Благодаря ворчливым соседям ему открывается малопривлекательный тип нового человека. «Рядом со мной проживали суровые семьи трудящихся. Бог отказал этим людям в приветливости, которая все-таки украшает жизнь» (III, 187). Все контролируют друг друга, добавляет он в записной книжке, «в соблюдении правил коммунального общежития» (III, 379). Когда во дворе спиливают старую липу, Мандельштам отождествляет себя с деревом («Оно презирало своих оскорбителей и щучьи зубы пилы») и осмеивает в своем произведении «неумелых исполнителей гнусного приговора» (III, 187). Воскресшая в нем мечта о жизненной полноте Армении неумолимо наталкивается — при таком печальном соседстве — на жестокие контрасты: «Нигде и никогда я не чувствовал с такой силой арбузную пустоту России» (III, 187).
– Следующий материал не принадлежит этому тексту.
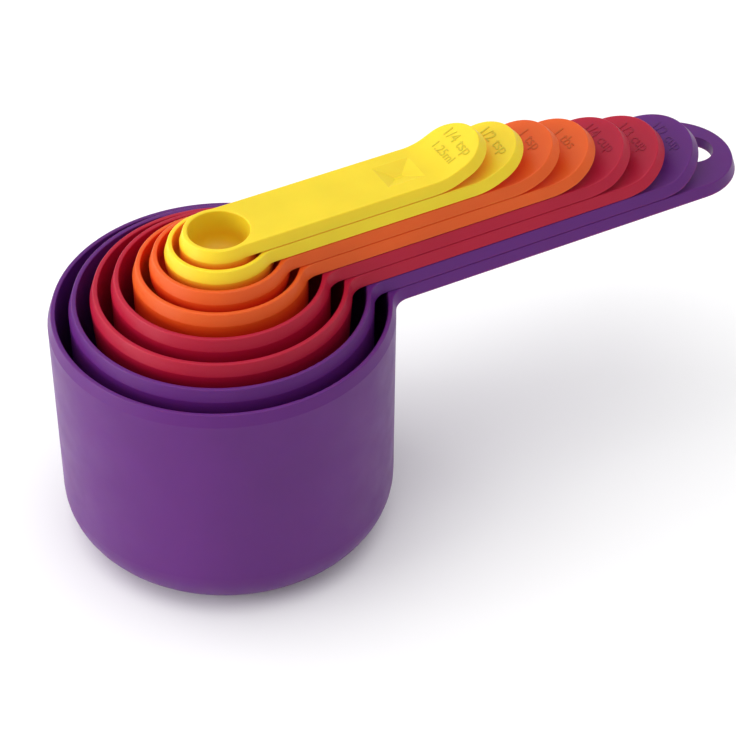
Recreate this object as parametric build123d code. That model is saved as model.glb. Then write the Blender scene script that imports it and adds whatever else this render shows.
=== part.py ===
from build123d import *
import math
import os
from collections import namedtuple

# Nesting measuring cup set: four cups and four spoons of satin plastic, each a one-piece moulding.
# They nest by size, and their handles stack like leaves, each smaller piece one layer higher.
# Frame: origin at the centre of the largest cup's foot, +X along the handles, +Z up.
# Lengths are in mm, capacities in ml, angles in degrees.

# ---- driving dimensions: rim band and walls, shared by all eight pieces ----
LAYER_PITCH = 2.96        # height from one piece's rim to the next smaller piece's rim
LAYER_GAP = 0.2           # clearance between one handle and the handle it lies on
RIM_LAND = 1.0            # width of the flat top of the rim
BAND_FLARE = 0.85         # how much wider the band is at its lower edge than at its top
FLOOR = 1.8               # bowl floor
WALL_DRAFT = 0.46         # least draft of a bowl's wall
LEAST_SIDE = 0.2          # least drafted height left between a bowl's rounded corner and its band
FLOOR_CLEARANCE = 0.5     # least space between one bowl's floor and the bowl standing in it
RIM_ROUND = 0.3           # rounding of the rim's inner edge
TOP_ROUND = 0.35          # rounding of the band's and handle's upper edge

# ---- driving dimensions: handles ----
HANDLE_INSET = 0.26       # the smallest handle's sides lie this far inside its bowl's sides
LAYER_LEDGE = 0.07        # step from one handle's lower edge out to the next one's top edge
SHOULDER_RADIUS = 5.75    # plan rounding between bowl and handle, at the top face
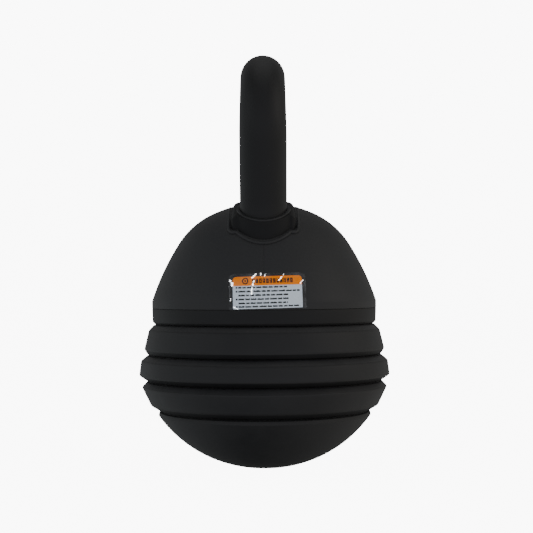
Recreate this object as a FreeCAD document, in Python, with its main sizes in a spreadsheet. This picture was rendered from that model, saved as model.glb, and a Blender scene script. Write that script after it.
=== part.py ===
import FreeCAD, Part
import Sketcher
import math
import os
from types import SimpleNamespace

# An adjustable kettlebell: an egg-shaped stack of four iron weights under a handle unit.
# A dial between the handle's legs turns a shaft whose cams catch one weight after another.
# The weights are numbered from the top: 1, 2 and 3 are rings, 4 is the rounded bottom weight.
# Frame: +Z up, origin at the centre of the foot, the handle's loop lies in the Y-Z plane.

os.makedirs("parts", exist_ok=True)
doc = FreeCAD.newDocument("Kettlebell")

SIZES = {
    # The bell's outside, from the foot up
    "foot_radius": 16.0,
    "bowl_arc_radius": 97.5,
    "weight_4_top": 41.4,
    "weight_3_top": 63.8,
    "weight_2_top": 83.3,
    "weight_1_top": 106.0,
    "weight_gap": 0.8,
    "neck_4_radius": 78.6,
    "neck_3_radius": 87.9,
    "neck_2_radius": 87.6,
    "neck_1_radius": 82.7,
    "rim_4_radius": 79.5,
    "edge_3_low_radius": 85.3,
    "edge_3_high_radius": 91.8,
    "edge_2_low_radius": 93.9,
    "edge_2_high_radius": 92.5,
    "edge_1_low_radius": 90.0,
    "edge_1_high_radius": 86.6,
    "edge_slope_height": 4.0,
    "edge_round": 1.4,
    # Base cover and dome
    "cover_low_radius": 83.6,
    "seam_level": 118.2,
    "rim_radius": 84.1,
    "rim_top": 123.7,
    "dome_top": 197.2,
    "crown_arc_radius": 91.8,
    "crown_arc_angle": 24.4,
    "shoulder_arc_radius": 60.3,
    "shoulder_arc_angle": 57.4,
    "side_arc_radius": 188.0,
    "shell_wall": 3.5,
    "cover_floor": 3.0,
    "chassis_level": 124.0,
    "chassis_thickness": 10.0,
    "chassis_radius": 75.0,
    "cover_bore_radius": 16.5,
    "cover_hub_radius": 21.0,
    "cover_hub_height": 4.0,
    "cover_post_ring": 52.0,
    "shell_boss_ring": 66.0,
    "post_radius": 6.0,
    "shell_boss_top": 147.0,
    # Handle
    "handle_top": 305.0,
    "grip_radius": 16.6,
    "core_radius": 11.0,
    "leg_spacing": 87.0,
    "leg_bend_level": 180.0,
    "leg_bend_radius": 60.0,
    "leg_lean": 18.0,
    "corner_radius": 36.0,
    "top_arch_radius": 200.0,
    "stud_radius": 7.0,
    "nut_flats": 24.0,
    "nut_height": 11.0,
    "washer_radius": 13.5,
    "washer_height": 2.0,
    # Bridge round the legs
    "bridge_half_width": 22.8,
    "bridge_ear_place": 51.0,
    "bridge_ear_radius": 3.0,
    "bridge_notch_radius": 2.0,
    "bridge_nose_radius": 23.1,
    "bridge_nose_place": 40.0,
    "bridge_arch_radius": 122.0,
    "bridge_shoulder_radius": 5.0,
    "bridge_lip_radius": 19.4,
    "bridge_lip_rise": 1.0,
    "bridge_hollow_half_width": 17.5,
    "bridge_hollow_half_length": 22.0,
    "bridge_hollow_top": 180.2,
    "bridge_top": 197.6,
    "bridge_bottom": 158.0,
    # Selector
    "shaft_radius": 12.5,
    "shaft_top_radius": 11.0,
    "shaft_bore_radius": 6.3,
    "shaft_bottom": 18.0,
    "shaft_top": 188.0,
    "shaft_flats": 20.0,
    "cam_hub_radius": 15.0,
    "cam_tip_radius": 24.0,
    "cam_thickness": 6.0,
    "cam_clearance": 0.6,
    "lobe_angle": 18.0,
    "click_angle": 22.5,
    "dial_radius": 16.5,
    "dial_top": 198.2,
    "dial_grip_top": 206.0,
    "dial_grip_width": 12.0,
    "dial_gap": 0.6,
    "dial_seat_level": 190.2,
    "dial_bush_radius": 13.5,
    "flange_radius": 20.5,
    "spacer_radius": 14.0,
    "end_nut_flats": 28.0,
    "end_nut_height": 8.0,
    # Catch rings, dowels and pads in the weights
    "bore_radius": 26.0,
    "catch_radius": 34.0,
    "catch_bore_radius": 16.5,
    "catch_notch_radius": 25.0,
    "catch_thickness": 4.0,
    "catch_screw_ring": 29.5,
    "dowel_ring": 60.0,
    "dowel_radius": 4.0,
    "dowel_rise": 5.0,
    "pad_radius": 8.0,
    # Dial lock
    "lock_travel": 4.0,
    "rod_radius": 4.5,
    "lock_plate_top": 146.0,
    "lock_plate_bore": 22.5,
    "lock_plate_radius": 32.0,
    "lock_slot_width": 4.4,
    "lock_screw_ring": 28.0,
    "spring_radius": 4.4,
    "spring_wire_radius": 0.7,
    "spring_turns": 7.0,
    # Rating label on the dome
    "label_width": 48.6,
    "label_bottom": 119.4,
    "label_top": 141.6,
    "label_offset": 2.7,
    "label_thickness": 0.35,
    "label_corner": 3.0,
}

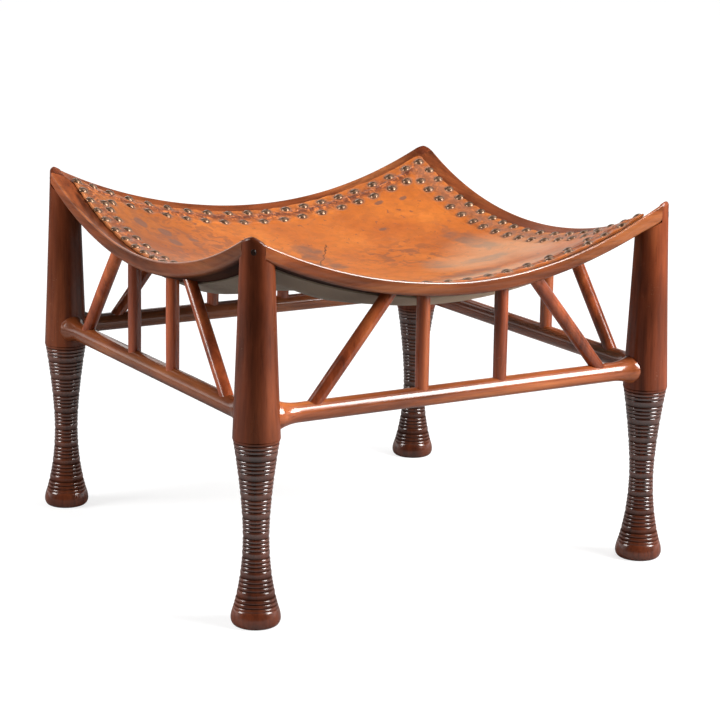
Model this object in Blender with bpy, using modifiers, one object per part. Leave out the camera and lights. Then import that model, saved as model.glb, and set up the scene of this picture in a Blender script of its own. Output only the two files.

Противопоставление русской пустоты армянской полноте — один из критических мотивов путевой прозы, над которой он в то время работает.
Кроме того, «Путешествие в Армению» — книга о юном и свежем зрении. В ней прославляется любознательный жадный глаз, проникающий в новую среду. «Спокойно, не горячась — как татарчата купают в Алуште лошадей, — погружайте глаз в новую для него материальную среду — и помните, что глаз благородное, но упрямое животное» (III, 199). Глава «Французы», в которой попеременно высвечиваются Сезанн («Здравствуй, Сезанн! Славный дедушка!»), Матисс («Шахские прихоти парижского мэтра!»), Ван Гог («Дешевые овощные краски […] лающий колорит»), Ренуар («волдыри на ладонях»), Синьяк («кукурузное солнце») и другие, демонстрирует, на что способен этот освобожденный, независимый глаз.
Глаз — универсальный орган, «обладающий акустикой» (III, 200), первичный орган, который объединяет и облагораживает чувства. Вся глава, посвященная французским импрессионистам и пуантилистам, — это смелый, насыщенный всевозможными дерзостями гимн динамическому созерцанию картины, вне зависимости от каких бы то ни было предварительных суждений. Это — приглашение к рискованному зрительному приключению. Речь идет не только об эстетике. Имеется в виду также свободный взгляд, не замутненный никакой идеологией. «Путешествие…» отвергает все шаблоны видения.